11. As already mentioned above, one of the most serious matters involving Chile is the question of individuals who “disappear” after having been detained. While it appears that since the Second Report, the number of arrests and disappearances has declined, a substantial number still occur. Furthermore, the percentage of disappearances among individuals detained has increased over the figures contained in the Second Report.
12. One event that alleviated the serious situation described in the preceding paragraphs was the Chilean government's decision to release more than 300 detainees. This gave rise to hopes that the serious situation existing with regard to the physical liberty of individuals in Chile may yet be normalized.
13. Of special concern to the Commission are the repeated denunciations of violations of the right to personal integrity. According to information provided by the Government in answering a questionnaire sent by the Commission, only two individuals have been brought to trial for these acts, and an inquiry into charges filed by one prisoner has been launched.
The Commission wishes to point out that in the last three years, the pertinent parts of very concrete denunciations of physical and psychological duress against individuals deprived of their freedom, indicating both time and place, have been transmitted to the Government of Chile; and yet, to date, the Commission has no knowledge as to whether proceedings have been opened against those allegedly responsible for these acts or as to whether any individual has been convicted for these crimes.
Despite the fact that Constitutional Act Nº 3 of September 13, 1976, upholds the right to the integrity of the individual and prohibits application of an y illegitimate force, the fact is that the Government of Chile has not implemented an effective policy against torture that requires, above all, that those responsible be brought to trial and punished.

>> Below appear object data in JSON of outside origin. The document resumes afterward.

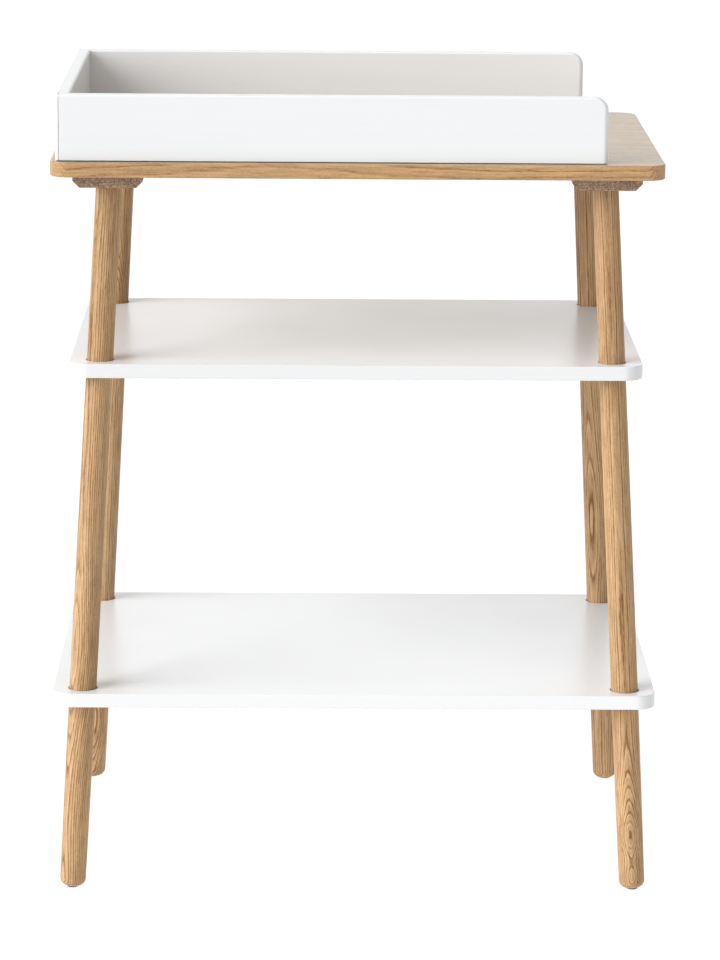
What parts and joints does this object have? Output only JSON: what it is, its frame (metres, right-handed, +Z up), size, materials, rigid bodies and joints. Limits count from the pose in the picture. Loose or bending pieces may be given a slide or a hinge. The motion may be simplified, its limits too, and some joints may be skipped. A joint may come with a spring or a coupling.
{
  "type": "changing table",
  "caption": "Free-standing changing table: oak top on splayed round oak legs, white shelves that the legs pass through, and a white lift-off changing rim open at one end.",
  "frame": {"origin": "on the floor, at the middle of the table's outline", "axes": "+Z up; +X to the right when seen from the front; the front faces -Y"},
  "size_m": [0.8052, 0.5504, 1.0721],
  "materials": {
    "oak": "turned solid oak, clear satin oil",
    "oak_veneer": "oak veneer board, clear satin lacquer, grain along X",
    "dark_oak": "oak bar with dark end grain at the front",
    "white_lacquer": "smooth white satin lacquer on board",
    "white_paint": "white satin paint with faint grain",
    "beech": "plain beech dowel",
    "zinc_steel": "zinc plated",
    "nylon": "brown moulded nylon"
  },
  "bodies": {
    "table": {"tabletop": "oak_veneer", "left_leg_rail": "dark_oak", "right_leg_rail": "dark_oak", "upper_shelf": "white_lacquer", "lower_shelf": "white_lacquer", "front_left_leg": "oak", "front_right_leg": "oak", "rear_left_leg": "oak", "rear_right_leg": "oak", "front_left_foot_glide": "nylon", "front_right_foot_glide": "nylon", "rear_left_foot_glide": "nylon", "rear_right_foot_glide": "nylon", "front_left_hanger_bolt": "zinc_steel", "front_right_hanger_bolt": "zinc_steel", "rear_left_hanger_bolt": "zinc_steel", "rear_right_hanger_bolt": "zinc_steel", "front_left_threaded_insert": "zinc_steel", "front_right_threaded_insert": "zinc_steel", "rear_left_threaded_insert": "zinc_steel", "rear_right_threaded_insert": "zinc_steel", "front_left_upper_shelf_pin": "zinc_steel", "front_left_lower_shelf_pin": "zinc_steel", "front_right_upper_shelf_pin": "zinc_steel", "front_right_lower_shelf_pin": "zinc_steel", "rear_left_upper_shelf_pin": "zinc_steel", "rear_left_lower_shelf_pin": "zinc_steel", "rear_right_upper_shelf_pin": "zinc_steel", "rear_right_lower_shelf_pin": "zinc_steel", "left_rail_screw_1": "zinc_steel", "left_rail_screw_2": "zinc_steel", "left_rail_screw_3": "zinc_steel", "right_rail_screw_1": "zinc_steel", "right_rail_screw_2": "zinc_steel", "right_rail_screw_3": "zinc_steel"},
    "rim": {"rim_front_panel": "white_paint", "rim_back_panel": "white_paint", "rim_end_panel": "white_paint", "rim_front_corner_dowel_1": "beech", "rim_front_corner_dowel_2": "beech", "rim_back_corner_dowel_1": "beech", "rim_back_corner_dowel_2": "beech", "rim_locating_dowel_front_left": "beech", "rim_locating_dowel_front_right": "beech", "rim_locating_dowel_rear_left": "beech", "rim_locating_dowel_rear_right": "beech", "rim_locating_dowel_end": "beech"}
  },
  "joints": [
    {"name": "rim_lift", "type": "slide", "parent": "table", "child": "rim", "axis": [0, 0, 1], "range_m": [0, 0.12]}
  ]
}
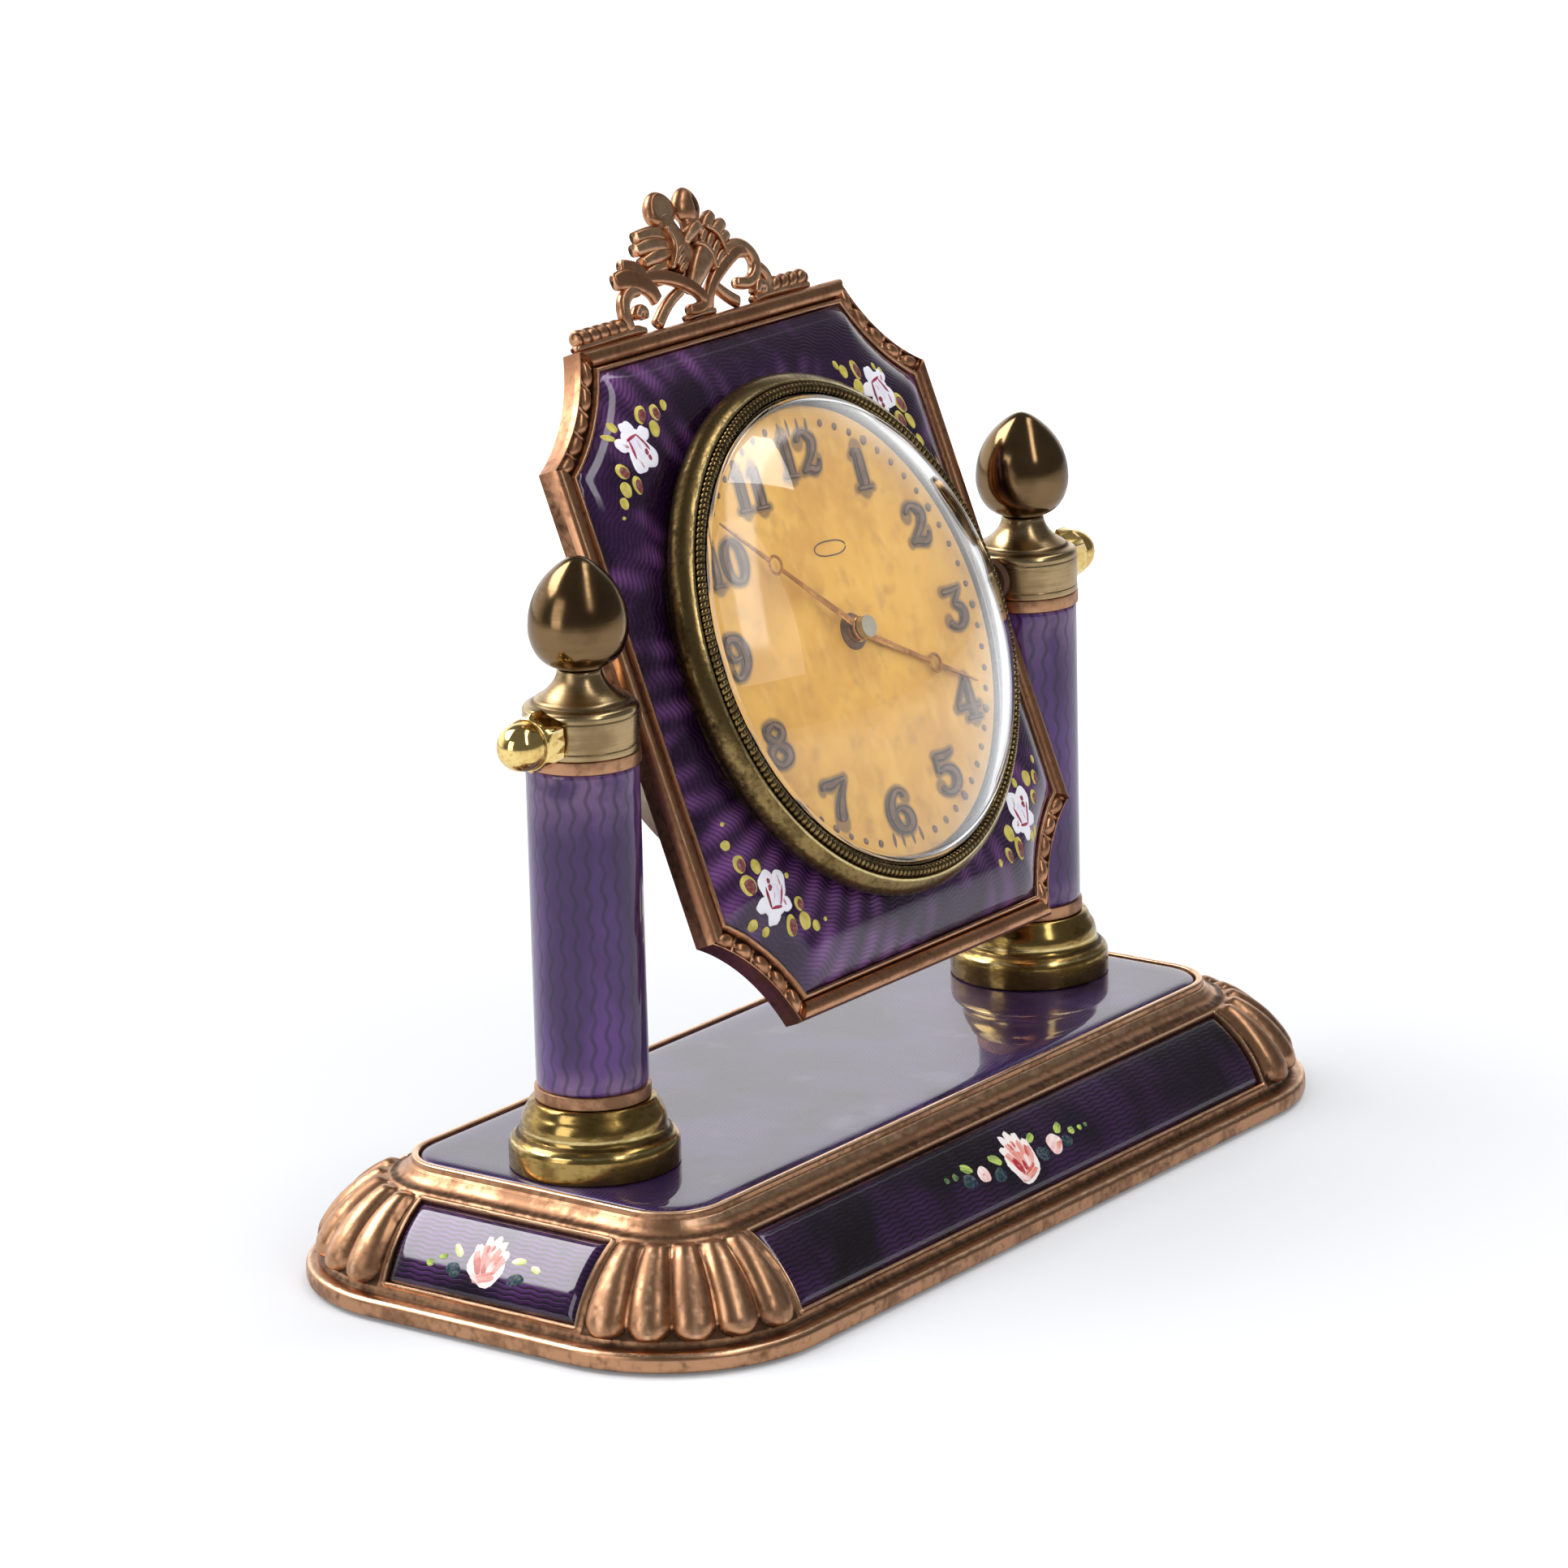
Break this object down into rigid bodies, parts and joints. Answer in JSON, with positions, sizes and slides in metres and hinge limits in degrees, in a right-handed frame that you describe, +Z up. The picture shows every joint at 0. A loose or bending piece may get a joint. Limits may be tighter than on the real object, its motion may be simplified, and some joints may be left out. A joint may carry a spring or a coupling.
{
  "type": "table clock",
  "caption": "Small enamelled table clock: an eight-sided head with a round domed dial and floral crest tilts between two turned posts on a stepped, rounded base.",
  "frame": {"origin": "on the table under the middle of the base", "axes": "+X to the right seen from the front, along the base and the tilt axis; +Y to the back; +Z up; the dial faces -Y"},
  "size_m": [0.124, 0.0616, 0.1075],
  "materials": {
    "copper": "aged satin copper",
    "brass": "aged satin",
    "gilt": "satin gilt",
    "rose_gold": "polished",
    "enamel": "glossy translucent violet enamel on an engraved ground",
    "steel": "satin",
    "felt": "felt",
    "glass": "clear polished",
    "leather": "waxed"
  },
  "bodies": {
    "base": {"base_frame": "copper", "base_top_enamel": "enamel", "enamel_front": "enamel", "enamel_back": "enamel", "enamel_left": "enamel", "enamel_right": "enamel", "base_cover": "steel", "base_felt": "felt", "cover_screws": "brass", "foot_left": "brass", "foot_right": "brass", "lower_ferrule_left": "copper", "lower_ferrule_right": "copper", "sleeve_left": "enamel", "sleeve_right": "enamel", "upper_ferrule_left": "copper", "upper_ferrule_right": "copper", "cap_left": "brass", "cap_right": "brass", "finial_left": "brass", "finial_right": "brass", "tie_rods": "steel", "tie_nuts": "steel", "tie_washers": "brass", "pivot_screws": "steel", "dome_nuts": "gilt", "friction_washers": "leather"},
    "head": {"plaque_frame": "copper", "crest": "copper", "plaque_enamel": "enamel", "back_plate": "copper", "retaining_ring": "brass", "bezel": "brass", "crystal": "glass", "dial": "gilt", "movement_case": "brass", "case_back": "brass", "front_plate": "brass", "rear_plate": "brass", "pillars": "brass"},
    "minute_hands": {"hand_arbor": "steel", "cannon_pinion": "steel", "minute_hand": "rose_gold", "setting_knob": "brass"},
    "hour_hands": {"hour_wheel": "brass", "hour_hand": "rose_gold"},
    "motion_wheel": {"minute_wheel": "brass"},
    "mainspring_barrel": {"barrel": "brass"},
    "winder": {"barrel_arbor": "steel", "winding_key": "brass"},
    "centre_train": {"centre_wheel": "brass"},
    "third_train": {"third_wheel": "brass"},
    "fourth_train": {"fourth_wheel": "brass"},
    "escapement": {"escape_wheel": "steel"},
    "lever": {"pallet_lever": "steel"},
    "balance": {"balance_wheel": "gilt"}
  },
  "joints": [
    {"name": "head_tilt", "type": "hinge", "parent": "base", "child": "head", "pos_m": [0, 0, 0.0598], "axis": [1, 0, 0], "range_deg": [-128, 170]},
    {"name": "hand_setting", "type": "hinge", "parent": "head", "child": "minute_hands", "pos_m": [0, -0.00609, 0.06218], "axis": [0, -0.9317, 0.3633], "continuous": true},
    {"name": "hour_turn", "type": "hinge", "parent": "head", "child": "hour_hands", "pos_m": [0, -0.00553, 0.06196], "axis": [0, -0.9317, 0.3633], "continuous": true},
    {"name": "motion_turn", "type": "hinge", "parent": "head", "child": "motion_wheel", "pos_m": [-0.00205, -0.00479, 0.05561], "axis": [0, -0.9317, 0.3633], "continuous": true},
    {"name": "barrel_turn", "type": "hinge", "parent": "head", "child": "mainspring_barrel", "pos_m": [-0.01015, 0.00114, 0.0554], "axis": [0, -0.9317, 0.3633], "continuous": true},
    {"name": "winding", "type": "hinge", "parent": "head", "child": "winder", "pos_m": [-0.01015, 0.01418, 0.05031], "axis": [0, -0.9317, 0.3633], "continuous": true},
    {"name": "fourth_turn", "type": "hinge", "parent": "head", "child": "fourth_train", "pos_m": [0.01089, 0.00738, 0.06315], "axis": [0, -0.9317, 0.3633], "continuous": true},
    {"name": "centre_turn", "type": "hinge", "parent": "head", "child": "centre_train", "pos_m": [0, -0.00004, 0.05981], "axis": [0, -0.9317, 0.3633], "continuous": true},
    {"name": "third_turn", "type": "hinge", "parent": "head", "child": "third_train", "pos_m": [0.00405, 0.00624, 0.06489], "axis": [0, -0.9317, 0.3633], "continuous": true},
    {"name": "escape_turn", "type": "hinge", "parent": "head", "child": "escapement", "pos_m": [0.01296, 0.00196, 0.05915], "axis": [0, -0.9317, 0.3633], "continuous": true},
    {"name": "lever_swing", "type": "hinge", "parent": "head", "child": "lever", "pos_m": [0.01386, 0.0001, 0.05438], "axis": [0, -0.9317, 0.3633], "range_deg": [-5, 5]},
    {"name": "balance_swing", "type": "hinge", "parent": "head", "child": "balance", "pos_m": [0.0055, 0.00193, 0.04778], "axis": [0, -0.9317, 0.3633], "range_deg": [-270, 270], "stiffness_Nm_per_rad": 0.0000027}
  ],
  "couplings": [
    {"joint": "hour_turn", "follows": "hand_setting", "ratio": 0.083333},
    {"joint": "motion_turn", "follows": "hand_setting", "ratio": -0.33333},
    {"joint": "centre_turn", "follows": "fourth_turn", "ratio": 0.016667},
    {"joint": "third_turn", "follows": "fourth_turn", "ratio": -0.13333},
    {"joint": "escape_turn", "follows": "fourth_turn", "ratio": -8},
    {"joint": "barrel_turn", "follows": "fourth_turn", "ratio": -0.0020833}
  ]
}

14. Under the state of emergency still in effect, the rights to justice and due process are subject to serious limitations. This has an effect upon the efficacy of the remedies of habeas corpus and amparo, and in general the rights upheld in Articles XVIII and XXVI of the American Declaration of the Rights and Duties of Man.
Constitutional Act Nº 3 contains certain provisions that refer to these rights. Formally speaking at least, these show progress in this area. However, in view of the lack of information, the Commission is unable to determine to what extent these standards are in fact observed.
15. There are serious limitations on freedom of expression and of information. Decree}Law Nº 1281, which allows very tight control over mass communication media, continues in force. A radio station was closed and others have been pressured by the authorities.
16. The situation with regard to political rights is essentially the same as it was when the First Report was written. During the period covered in this report, no step has been taken to reestablish the rights provided for in Articles XX and XXII of the American Declaration.
17. The Commission notes with grave concern the Chilean government's decision to take away the citizenship of a number of citizens by birth, who have been accused of crimes against the interests of the State from abroad.
18. By virtue of the legal provisions in force, the Comptroller General of the Republic does not at present play an effective role as a guardian of the law and therefore the fundamental rights of the citizenry.